Babies Are Bad For Your Marriage

I am hoping this will change once the twins are a little older but I do think that having babies is the worst thing you can do for your marriage! Let’s recap the progression of my relationship with Jason:

1996 – We meet and are instantly attracted to each other but are dating other people.

1997 – We spend the last year flirting outrageously and finally get together after ending both of our previous relationships.

1998 – 2003 – Terribly sexy and fulfilling relationship. He’s the one. Can’t imagine life without him.

2004 – We get married!

2004 – 2006 – Married life is good. Enjoy big cities as a young married couple. Deal with usual small issues but all is good.

2006 – My first son is born.  Life changes dramatically.  Sleep is a huge issue and I do not deal with it well.  Lots of sniping with husband.

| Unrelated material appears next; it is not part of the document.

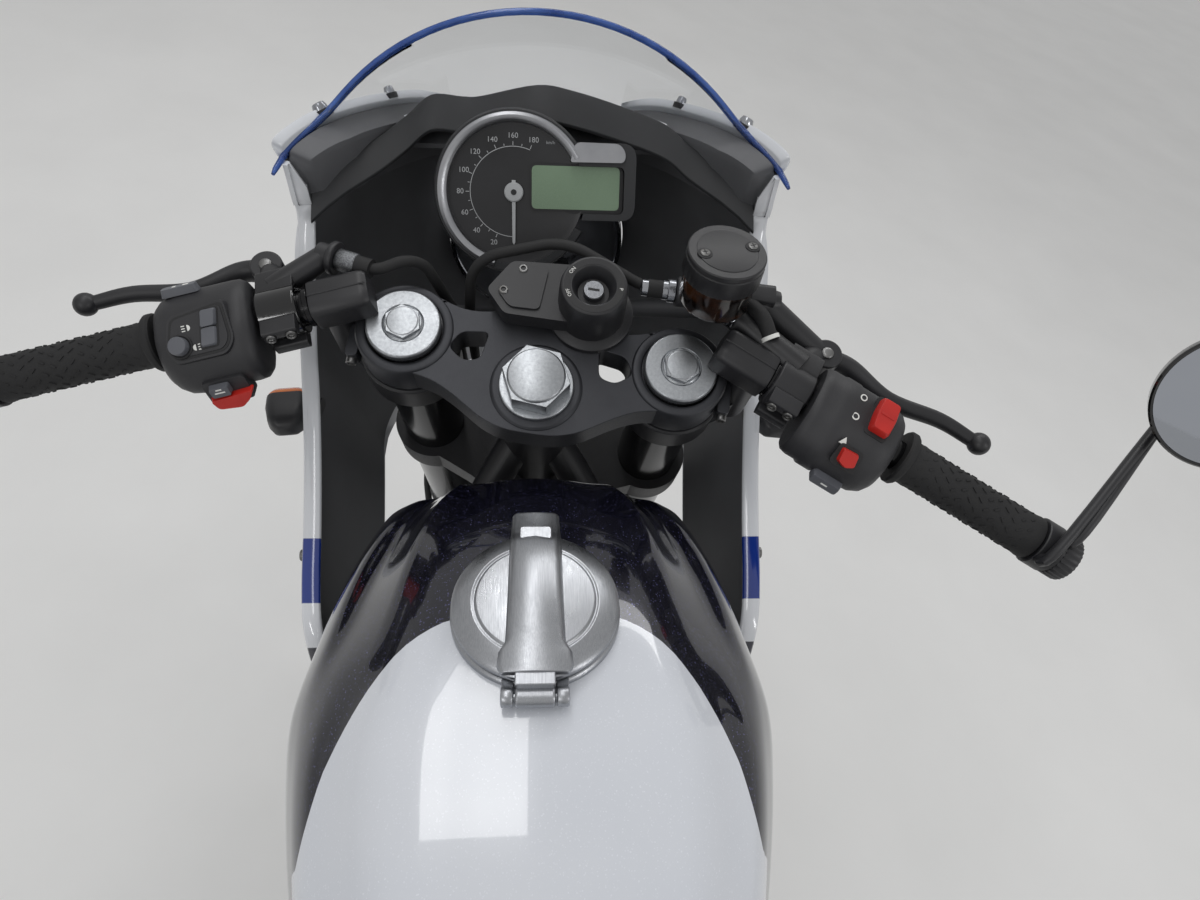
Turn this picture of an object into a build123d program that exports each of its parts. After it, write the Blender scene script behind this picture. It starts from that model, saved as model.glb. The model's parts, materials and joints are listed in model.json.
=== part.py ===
"""A cafe racer motorcycle with a half fairing, parked on its side stand.

The bike frame has its origin on the ground under the rear axle: +X forward, +Y to the rider's left, +Z up.
The steering frame has its origin on the steering axis, in the upper face of the top yoke: +Z runs up the
steering axis and +X forwards. Pieces are drawn upright and straight ahead, and parked at the end.
Lengths are millimetres and angles degrees.
"""

from build123d import *

import os
from math import asin, atan2, cos, degrees, hypot, pi, radians, sin, sqrt

# Chassis geometry
wheelbase = 1376.0
rake = 24.5
trail = 101.5
fork_length = 740.0
fork_half = 100.0
steering_turn = 9.0
lean = 10.5

# Wheels and tyres
front_radius = 293.0
front_width = 110.0
front_crown = 50.0
front_rim_width = 80.0
rear_radius = 306.0
rear_width = 150.0
rear_crown = 58.0
rear_rim_width = 108.0
tyre_wall = 9.0
rim_seat = 214.0
rim_lip = 10.0
rim_wall = 5.0
rim_depth = 22.0
spoke_count = 10
axle_radius = 10.0
axle_bore = 6.0
nose_radius = 25.0
collar_radius = 15.0

# Clearances
running_gap = 0.3
fit_gap = 0.1
seat_gap = 0.3
moving_gap = 5.5

# Fork and yokes, along the steering axis from the top yoke's upper face
tube_radius = 27.0
slider_radius = 21.5
tube_bottom = -425.0
casting_top = -678.0
casting_radius = 29.0
casting_half = 27.0
yoke_thick = 28.0
clamp_wall = 8.5
head_top = -34.0
head_bottom = -184.0
head_radius = 27.0
stem_radius = 13.0
stem_bore = 8.0
bearing_gap = 0.4
lower_yoke_top = -190.0
lower_yoke_thick = 32.0

# Handlebars, in the steering frame, for the left side
bar_start = (46.0, 119.0, 20.0)
bar_end = (-60.0, 392.0, -18.0)
bar_radius = 11.0
bar_from = 16.0
bar_to = 296.0
sleeve_radius = 14.5
sleeve_to = 47.0
perch_radius = 18.0
left_perch = (54.0, 82.0)
right_perch = (49.0, 76.0)
left_switch = (84.0, 150.0)
right_switch = (78.0, 146.0)
grip_radius = 16.5
grip_from = 154.0
grip_to = 269.0
weight_length = 31.0
lever_pivot = (58.0, 205.0, -4.0)
lever_tip = (12.0, 325.0, -6.0)
adjuster_at = (66.0, 158.0, 20.0)
master_cylinder = ((82.0, -88.0, 20.0), (86.0, -165.0, 18.0))
master_radius = 12.0
hose_radius = 4.0
reservoir_at = (85.0, -113.0)
reservoir_radius = 25.0
mirror_at = (35.0, 455.0, 75.0)
mirror_radius = 49.0

# Brakes and drive
front_disc_radius = 150.0
rear_disc_radius = 115.0
disc_thick = 5.0
front_disc_y = 64.0
rear_disc_y = -90.0
chain_y = 93.0
chain_pitch = 15.875
chain_height = 15.0
chain_width = 17.0
roller_radius = 5.1
rear_teeth = 43
drive_teeth = 15
drive_at = (604.0, 402.0)

# Rear end, in side view
pivot_at = (530.0, 402.0)
pivot_plate_half = 80.0
pivot_plate_thick = 20.0
arm_inner = 105.0
arm_thick = 24.0
arm_tube_at = (466.0, 394.0)
arm_tube_radius = 22.0
lift_hole_at = (70.0, 302.0)
lift_hole_radius = 4.0
lift_hole_depth = 20.0

# Main frame, as runs of tube for the left side
spar_radius = 14.0
rail_radius = 11.0
spar = ((1083.0, 12.0, 865.0), (1032.0, 56.0, 809.0), (640.0, 74.0, 690.0), (545.0, 70.0, 462.0))
front_rail = ((1106.0, 12.0, 812.0), (950.0, 80.0, 690.0), (892.0, 80.0, 505.0))
seat_rail = ((640.0, 74.0, 690.0), (330.0, 85.0, 770.0), (-20.0, 80.0, 815.0))

# Engine, in side view
case_half = 84.0
cylinder_at = (800.0, 0.0, 510.0)
cylinder_lean = 12.0
barrel_height = 85.0
head_height = 65.0

# Fuel tank and lid
filler_at = (870.0, 938.0)
filler_radius = 20.0
filler_depth = 34.0
lid_radius = 49.0
lid_thick = 9.0
lid_base_thick = 8.0
lid_sink = 6.0

# Fairing
skin = 3.5
liner_skin = 3.0
lamp_height = 868.0
lamp_radius = 88.0
stay_radius = 13.0

# Instruments
pod_at = (1195.0, 0.0, 1018.0)
pod_tilt = 30.0
pod_depth = 30.0
dial_radius = 57.0
dial_shift = -18.0
shell_at, shell_size = (28.5, 9.0), (97.0, 58.0)
face_at, face_size = (29.0, 4.5), (78.0, 39.0)

# Side stand
stand_pivot = (610.0, 118.0, 262.0)
stand_lead = 45.0
stand_tilt = 26.0
stand_eye = 16.0
stand_pin = 6.0
foot_radius = 26.0
foot_thick = 9.0

# Derived steering geometry
fork_offset = front_radius * sin(radians(rake)) - trail * cos(radians(rake))
steer_x = Vector(cos(radians(rake)), 0, sin(radians(rake)))
steer_z = Vector(-sin(radians(rake)), 0, cos(radians(rake)))
yoke_at = Vector(wheelbase, 0, front_radius) - steer_x * fork_offset + steer_z * fork_length
steering = Plane(origin=yoke_at, x_dir=steer_x, z_dir=steer_z)
turned = steering.location * Location((0, 0, 0), (0, 0, -steering_turn))
upright = Location((0, 0, 0))
front_wheel_at = turned * Location((fork_offset, 0, -fork_length))
rear_wheel_at = Location((0, 0, rear_radius))
axle_plane = Plane(origin=(0, 0, 0), x_dir=(0, 1, 0), z_dir=(1, 0, 0))
sides = (1, -1)

pieces = {}


def keep(builder, name, where=upright):
    """Names a finished piece and puts it where the bike carries it, still upright."""
    placed = where * builder.part
    placed.label = name
    pieces[name] = placed


def side_plane(y):
    """The side view at this distance to the left, where extrude goes to the right."""
    return Plane.XZ.offset(-y)


def plate(outline, y, thick, corner=0.0, mode=Mode.ADD):
    """A flat plate drawn in side view, with its left face at y."""
    with BuildSketch(side_plane(y)) as face:
        with BuildLine():
            Polyline(*outline, close=True)
        make_face()
        if corner:
            fillet(face.vertices(), corner)
    extrude(face.sketch, amount=thick, mode=mode)


def tube(points, radius, bends):
    """A round tube along straight runs joined by arcs."""
    with BuildLine() as route:
        FilletPolyline(*points, radius=bends)
    with BuildSketch(Plane(origin=route.line @ 0, z_dir=route.line % 0)) as section:
        Circle(radius)
    sweep(section.sketch, path=route.line)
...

2007 – Things get a little better but there is no more time for “us”.   Life with one child seems overwhelming, especially in London with no family around.

2008 – The twins are born.  We look back at life with one child as the good life.  All hell breaks loose.  I never sleep a full night again.  I am a wreck and I do not treat my husband well.  (He is no angel either).

2009 – Things do not get better.

2010 – I am terribly hopeful that my husband and I can ‘rediscover’ each other.  It seems like I am just trying to get through each day.  I shower my babies with love but there is not much leftover for my husband.  Some days I think how different our life would be if we didn’t have three children under four years old.  How do people keep marriage alive with small children?? I have become such a grouch and he is not much better.

My advice to newly married couples:  Wait to have children!